Struggling with the substance of time and matter is certainly one of the artist’s great aims in his multiplicity of registers and media, the fundamental axes of which are sculpture, engraving, and drawing. Croft seems particularly concerned with an art that confronts the nature of time, and in this area, the materiality of which the world is made is one of the gateways to the nature of time. To manipulate matter, to train it, is to conquer time, to make it visible in its thickness and subtle shades. More than representing, it is necessary to reveal the material from which time is made, with all the conscious and unconscious modulations that seem to color human experience, which, through the artist – through his body and his movement – gain a meaning that we could aptly describe as universal because it summons and challenges us all.
For Croft, it could be said that thought and extension are attributes of a movement that includes us. It is a phenomenology in which the time of life resembles a shadow that spills over matter and tints it with its impermanence. Immersed in the river of time, we recognize ourselves in its objects as if they were pieces torn from that flow.

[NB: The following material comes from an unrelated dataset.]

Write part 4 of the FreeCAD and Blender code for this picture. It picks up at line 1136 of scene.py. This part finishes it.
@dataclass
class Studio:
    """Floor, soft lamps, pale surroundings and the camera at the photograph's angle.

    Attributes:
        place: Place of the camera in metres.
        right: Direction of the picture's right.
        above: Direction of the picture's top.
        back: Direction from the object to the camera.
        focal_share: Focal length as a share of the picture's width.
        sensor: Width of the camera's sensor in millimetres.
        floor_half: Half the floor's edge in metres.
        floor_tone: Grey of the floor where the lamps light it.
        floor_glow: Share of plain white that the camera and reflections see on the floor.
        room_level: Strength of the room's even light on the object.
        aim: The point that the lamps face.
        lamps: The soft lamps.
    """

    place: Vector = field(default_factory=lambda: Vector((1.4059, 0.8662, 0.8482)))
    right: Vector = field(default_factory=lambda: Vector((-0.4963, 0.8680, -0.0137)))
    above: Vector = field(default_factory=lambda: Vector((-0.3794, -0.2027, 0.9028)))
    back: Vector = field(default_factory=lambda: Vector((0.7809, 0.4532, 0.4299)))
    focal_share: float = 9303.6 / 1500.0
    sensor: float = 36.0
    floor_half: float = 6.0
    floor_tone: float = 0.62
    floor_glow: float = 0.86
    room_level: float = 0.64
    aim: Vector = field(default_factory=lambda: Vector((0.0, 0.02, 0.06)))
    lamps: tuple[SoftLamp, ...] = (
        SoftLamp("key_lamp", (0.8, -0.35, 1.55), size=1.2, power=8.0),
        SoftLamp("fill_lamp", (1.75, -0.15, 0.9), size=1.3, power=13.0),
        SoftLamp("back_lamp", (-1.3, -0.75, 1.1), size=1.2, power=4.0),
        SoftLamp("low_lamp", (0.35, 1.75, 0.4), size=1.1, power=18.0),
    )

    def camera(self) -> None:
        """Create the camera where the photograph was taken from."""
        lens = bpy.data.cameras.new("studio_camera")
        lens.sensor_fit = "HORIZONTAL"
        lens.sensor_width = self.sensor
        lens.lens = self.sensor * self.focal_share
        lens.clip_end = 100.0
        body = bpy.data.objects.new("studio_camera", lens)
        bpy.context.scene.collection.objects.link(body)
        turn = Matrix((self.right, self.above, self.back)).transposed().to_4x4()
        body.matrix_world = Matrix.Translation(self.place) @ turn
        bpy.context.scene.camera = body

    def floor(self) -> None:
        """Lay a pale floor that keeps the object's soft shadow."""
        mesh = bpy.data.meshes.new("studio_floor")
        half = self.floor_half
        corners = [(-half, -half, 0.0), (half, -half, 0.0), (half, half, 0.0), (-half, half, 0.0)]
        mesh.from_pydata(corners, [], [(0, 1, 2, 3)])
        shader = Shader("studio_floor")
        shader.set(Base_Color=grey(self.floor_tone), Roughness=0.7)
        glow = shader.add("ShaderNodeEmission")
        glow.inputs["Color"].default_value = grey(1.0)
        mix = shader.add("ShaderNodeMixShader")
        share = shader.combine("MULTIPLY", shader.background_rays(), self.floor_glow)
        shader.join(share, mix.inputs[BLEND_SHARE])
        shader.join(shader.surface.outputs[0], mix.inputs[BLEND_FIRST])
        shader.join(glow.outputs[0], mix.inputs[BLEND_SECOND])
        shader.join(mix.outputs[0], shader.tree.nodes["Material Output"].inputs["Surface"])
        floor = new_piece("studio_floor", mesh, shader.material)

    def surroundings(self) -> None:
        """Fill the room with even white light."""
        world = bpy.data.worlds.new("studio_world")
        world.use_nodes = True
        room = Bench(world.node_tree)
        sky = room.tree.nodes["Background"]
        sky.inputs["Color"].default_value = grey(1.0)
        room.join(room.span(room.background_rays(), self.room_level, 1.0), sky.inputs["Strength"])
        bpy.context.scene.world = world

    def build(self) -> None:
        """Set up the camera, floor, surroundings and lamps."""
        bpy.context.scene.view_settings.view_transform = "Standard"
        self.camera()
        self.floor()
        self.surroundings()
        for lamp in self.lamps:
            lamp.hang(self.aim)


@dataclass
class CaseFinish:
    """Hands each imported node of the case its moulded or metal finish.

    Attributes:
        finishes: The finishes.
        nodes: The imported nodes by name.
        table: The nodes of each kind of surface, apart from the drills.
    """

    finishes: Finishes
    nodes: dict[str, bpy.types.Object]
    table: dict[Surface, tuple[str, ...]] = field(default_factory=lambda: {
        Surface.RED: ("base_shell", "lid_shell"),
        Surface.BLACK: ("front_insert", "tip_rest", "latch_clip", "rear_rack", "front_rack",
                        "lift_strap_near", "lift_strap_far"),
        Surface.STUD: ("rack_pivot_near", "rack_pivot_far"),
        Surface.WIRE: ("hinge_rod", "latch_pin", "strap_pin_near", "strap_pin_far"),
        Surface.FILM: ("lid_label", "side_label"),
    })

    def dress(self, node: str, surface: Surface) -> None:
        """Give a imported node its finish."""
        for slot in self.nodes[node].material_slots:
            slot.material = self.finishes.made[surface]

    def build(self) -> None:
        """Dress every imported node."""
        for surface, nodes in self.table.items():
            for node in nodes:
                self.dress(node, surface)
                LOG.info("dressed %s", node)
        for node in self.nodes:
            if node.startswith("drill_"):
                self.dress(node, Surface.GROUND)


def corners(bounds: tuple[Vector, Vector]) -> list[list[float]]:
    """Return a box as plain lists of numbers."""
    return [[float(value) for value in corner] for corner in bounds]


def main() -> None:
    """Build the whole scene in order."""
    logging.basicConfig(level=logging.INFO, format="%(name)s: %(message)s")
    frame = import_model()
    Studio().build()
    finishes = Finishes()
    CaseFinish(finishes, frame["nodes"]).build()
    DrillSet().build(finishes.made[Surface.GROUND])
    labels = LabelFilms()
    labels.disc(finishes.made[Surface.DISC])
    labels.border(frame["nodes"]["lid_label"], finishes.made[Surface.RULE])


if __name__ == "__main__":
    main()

The exhibition at Galeria Nuno Centeno is itself a suspension in this territory in flux. From room to room, we are confronted with a series of unfoldings that are, if you will, a reduced model of Croft’s work. Drawings, diptychs, sculptures. Various dimensions, subtle chromaticities, different material inscriptions guide the lived space of creation, assuming the materiality of the place, taking it as their own, unbalancing it, asymmetrizing it, shifting our attention to what there is of interruption, emptiness, consciousness and dream.
To a large extent, Croft shows us how, in a phenomenology of objects, everything that is relevant is situated within their limits. It could be said that weighing up these limits is also one of his purposes, as it was, in a different way, for Donald Judd, one of the most influential and favorite minimalists(2).
The existence of a grammar of forms (the importance of the circle in his work should be emphasized) is only a first moment here, a typological desire that soon falls apart.
We move seamlessly into a domain that seems to compromise all formal exercises or principles, and we recognize, in a kind of assent that doesn’t dissipate, the fundamental density that runs through our experience. Color is not something we see, but something we immerse ourselves in. Space is not a prior metrification, but a projection of what we experience. The body – with the tactile and mobile impressions that guide it – is expressively allied to the temporalities of matter. We recognize a circle, for example, but that circle is interrupted: it is, after all, an opening, a declination of the void that contemplates us. The artist could tell us that there is no form prior to the sovereign intuitions of life.
February of 2024
(1) Faulkner, William 1994 (1950) Requiem for a nun, act I, scene III, in Novels 1942-1945, New York, The library of America, p. 535.
(2) Donald Judd 1964 Specific objects, in Donald Judd Writings, 2016, New York, Judd Foundation & David Zwirner Books, pp. 134-159.